AFMS is improving readiness by integrating providers into units. For example, the 31st Rescue Squadron, based in Kadena, Japan, trains, equips and employs combat-ready pararescue specialists, including Pararescuemen (called PJs) and Combat Rescue Officers. These specialists function at the highest levels of battlefield athleticism and must maintain a high state of readiness and human performance for years. To help meet these requirements, the squadron now has an embedded athletic trainer. This trainer takes an active role in the unit’s training, thus providing preventive care and treatment for injuries sustained during training.

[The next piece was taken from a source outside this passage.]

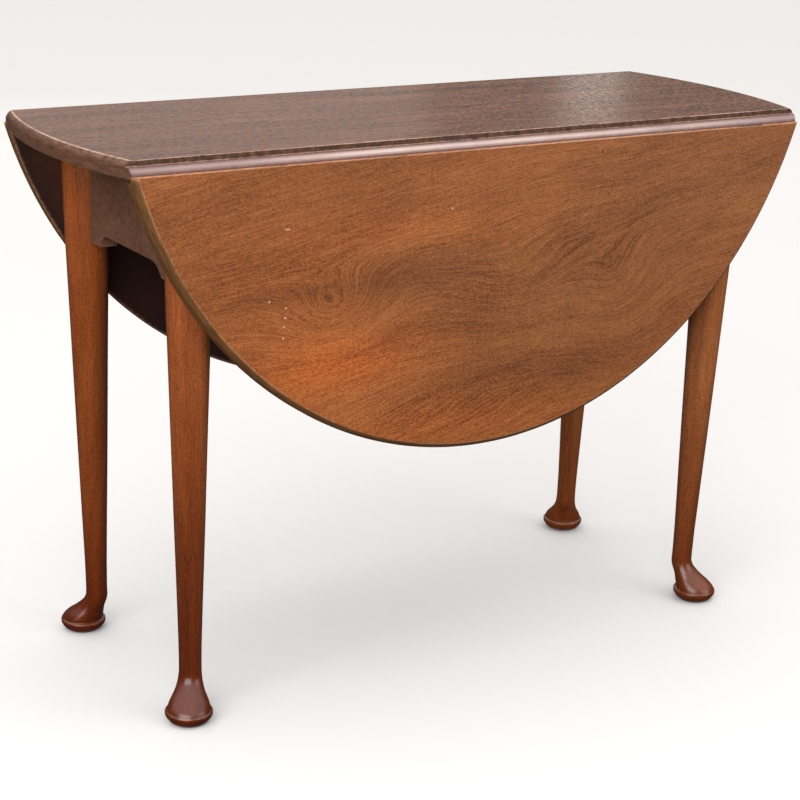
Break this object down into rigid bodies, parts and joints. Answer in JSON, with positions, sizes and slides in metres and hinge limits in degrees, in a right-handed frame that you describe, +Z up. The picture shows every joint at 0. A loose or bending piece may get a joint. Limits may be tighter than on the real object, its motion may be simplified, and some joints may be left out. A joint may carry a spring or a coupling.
{
  "type": "drop leaf table",
  "caption": "Long narrow wooden table with a rounded hanging leaf along each side on rule joints, turned tapering legs with pad feet, and gate legs that swing out.",
  "frame": {"origin": "on the floor, under the middle of the table", "axes": "+X along the table, towards the right-hand end as seen from the front; +Y to the rear; +Z up"},
  "size_m": [1.06, 0.383, 0.72],
  "materials": {
    "top_wood": "old mahogany, greyish brown, worn satin varnish, pale worn arrises",
    "leaf_wood": "figured mahogany, warm orange brown, satin varnish",
    "leg_wood": "turned mahogany, red brown, satin varnish",
    "apron_wood": "dark brown mahogany, dull satin varnish",
    "inner_wood": "unvarnished secondary wood, dusty brown",
    "iron": "dark forged iron with a brown patina",
    "screw_steel": "tarnished steel"
  },
  "bodies": {
    "base": {"fixed_top": "top_wood", "front_left_leg": "leg_wood", "left_apron": "apron_wood", "front_inner_rail": "inner_wood", "front_outer_rail": "apron_wood", "front_knuckle_pin": "iron", "front_corner_block_left": "inner_wood", "front_corner_block_right": "inner_wood", "left_apron_peg_1": "leg_wood", "left_apron_peg_2": "leg_wood", "front_outer_rail_peg": "leg_wood", "front_hinge_a_top_plate": "iron", "front_hinge_a_pin": "screw_steel", "front_hinge_a_top_screw_1": "screw_steel", "front_hinge_a_top_screw_2": "screw_steel", "front_hinge_b_top_plate": "iron", "front_hinge_b_pin": "screw_steel", "front_hinge_b_top_screw_1": "screw_steel", "front_hinge_b_top_screw_2": "screw_steel", "rear_right_leg": "leg_wood", "right_apron": "apron_wood", "rear_inner_rail": "inner_wood", "rear_outer_rail": "apron_wood", "rear_knuckle_pin": "iron", "rear_corner_block_left": "inner_wood", "rear_corner_block_right": "inner_wood", "right_apron_peg_1": "leg_wood", "right_apron_peg_2": "leg_wood", "rear_outer_rail_peg": "leg_wood", "rear_hinge_a_top_plate": "iron", "rear_hinge_a_pin": "screw_steel", "rear_hinge_a_top_screw_1": "screw_steel", "rear_hinge_a_top_screw_2": "screw_steel", "rear_hinge_b_top_plate": "iron", "rear_hinge_b_pin": "screw_steel", "rear_hinge_b_top_screw_1": "screw_steel", "rear_hinge_b_top_screw_2": "screw_steel"},
    "front_drop_leaf": {"front_leaf": "leaf_wood", "front_hinge_a_leaf_plate": "iron", "front_hinge_a_leaf_screw_1": "screw_steel", "front_hinge_a_leaf_screw_2": "screw_steel", "front_hinge_b_leaf_plate": "iron", "front_hinge_b_leaf_screw_1": "screw_steel", "front_hinge_b_leaf_screw_2": "screw_steel"},
    "front_gate": {"front_gate_rail": "apron_wood", "front_right_leg": "leg_wood", "front_gate_peg_1": "leg_wood", "front_gate_peg_2": "leg_wood"},
    "rear_drop_leaf": {"rear_leaf": "leaf_wood", "rear_hinge_a_leaf_plate": "iron", "rear_hinge_a_leaf_screw_1": "screw_steel", "rear_hinge_a_leaf_screw_2": "screw_steel", "rear_hinge_b_leaf_plate": "iron", "rear_hinge_b_leaf_screw_1": "screw_steel", "rear_hinge_b_leaf_screw_2": "screw_steel"},
    "rear_gate": {"rear_gate_rail": "apron_wood", "rear_left_leg": "leg_wood", "rear_gate_peg_1": "leg_wood", "rear_gate_peg_2": "leg_wood"}
  },
  "joints": [
    {"name": "front_leaf_hinge", "type": "hinge", "parent": "base", "child": "front_drop_leaf", "pos_m": [0, -0.175, 0.7035], "axis": [-1, 0, 0], "range_deg": [0, 90]},
    {"name": "rear_leaf_hinge", "type": "hinge", "parent": "base", "child": "rear_drop_leaf", "pos_m": [0, 0.175, 0.7035], "axis": [1, 0, 0], "range_deg": [0, 90]},
    {"name": "front_gate_swing", "type": "hinge", "parent": "base", "child": "front_gate", "pos_m": [0.07, -0.1225, 0.634], "axis": [0, 0, -1], "range_deg": [0, 0.4]},
    {"name": "rear_gate_swing", "type": "hinge", "parent": "base", "child": "rear_gate", "pos_m": [-0.07, 0.1225, 0.634], "axis": [0, 0, -1], "range_deg": [0, 0.4]}
  ]
}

Soon after being assigned to the 31st, trainers found that nearly 30 percent of operators in the squadron would benefit from weekly physical therapy and rehabilitation services. The embedded athletic trainer offers rapid access to care, reduced time to care and consistency provided by dedicated specialists. In Air Force maintenance jargon, embedded trainers take “partial mission capable” operators back up to “full mission capable” status in much less time than previously possible.

Another area where AFMS has moved care into an operational setting is in maintenance squadrons. High rates of musculoskeletal injuries were in these squadrons but many Airmen were not seeking treatment. Minor injuries accumulated or deteriorated, thus leading to surgery, rehabilitation and missed time from duties. Now, embedded physical and athletic trainers can identify, diagnose and rehabilitate injuries in days or weeks, instead of months.

 

SUSTAINING CHANGE

As AFMS continues to serve warfighters by shifting care downrange and expanding capability, mobility and agility of forward deployed forces, it relies on the remarkable medical Airmen who are its providers, nurses, technicians and patients. The people I serve with – men and women of amazing compassion, skill, training and creativity – continually inspire me. As U.S. Air Force Surgeon General, my job is to build a system that allows them to succeed to the maximum extent of their abilities and to create space for them to successfully innovate. The strength of AFMS is undoubtedly its mighty medical Airmen.

In any organization, once change has begun, the biggest challenge is to sustain it and build on initial momentum. The AFMS readiness focus is not only for today’s requirements but also for new missions it may be called upon to execute tomorrow. As AFMS supports the increasingly in-demand, 24/7 mission of its globally engaged Air Force, some challenges will be small while others will be immense. By creating a flexible and resilient organization, AFMS will be able to meet any readiness mission it is called upon to deliver in the future.